During these 3 years, his life insurance contract continues to generate an average return of 4% on 400,000 euros, or approximately 49,000 euros in cumulative gains (with compounding).
Comparison
- Withdrawal: tax cost of 17,800 euros, plus lost return on the 200,000 euros withdrawn (approximately 24,500 euros over 3 years at 4%). Total real cost: approximately 42,300 euros.
- Lombard: loan cost of 19,000 euros, but the capital remains invested and generates returns. Net cost: approximately 19,000 euros.
In this example, the Lombard loan is significantly more advantageous, saving over 23,000 euros over 3 years. However, the risk of a market downturn and a potential margin call must be factored into the analysis.
Every situation is unique
The example above is a simplified illustration. Your personal situation (contract age, premium allocation, applicable tax regime, Lombard loan terms) can produce very different results. Have a personalised simulation prepared by a wealth management adviser before committing.
Conclusion: A Powerful Tool for Substantial Portfolios
The Lombard loan is an elegant wealth management tool that lets you access liquidity without sacrificing your investments or triggering costly taxation.
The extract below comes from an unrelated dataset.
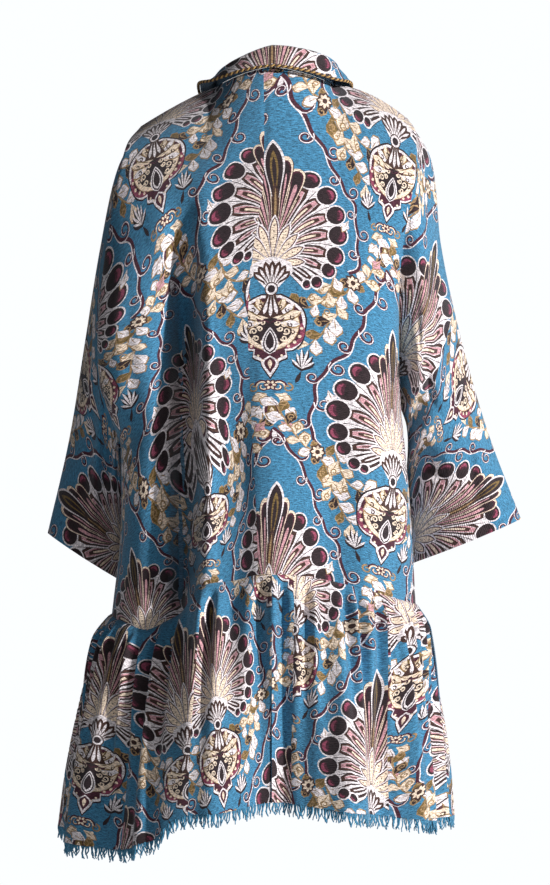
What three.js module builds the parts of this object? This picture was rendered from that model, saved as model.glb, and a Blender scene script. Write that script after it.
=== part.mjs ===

For portfolios above 500,000 euros with significant unrealised gains, it represents a serious alternative to life insurance withdrawals or securities disposals.
However, it should not be used lightly. The risk of margin calls during market downturns, the cost of the loan, and the complexity of implementation all require thorough analysis and professional guidance. Before resorting to a Lombard loan, make sure the tax saving and the preservation of your investments justify the risks and costs involved. And above all, never push the LTV ratio to the maximum: always keep a comfortable safety margin so you can sleep soundly.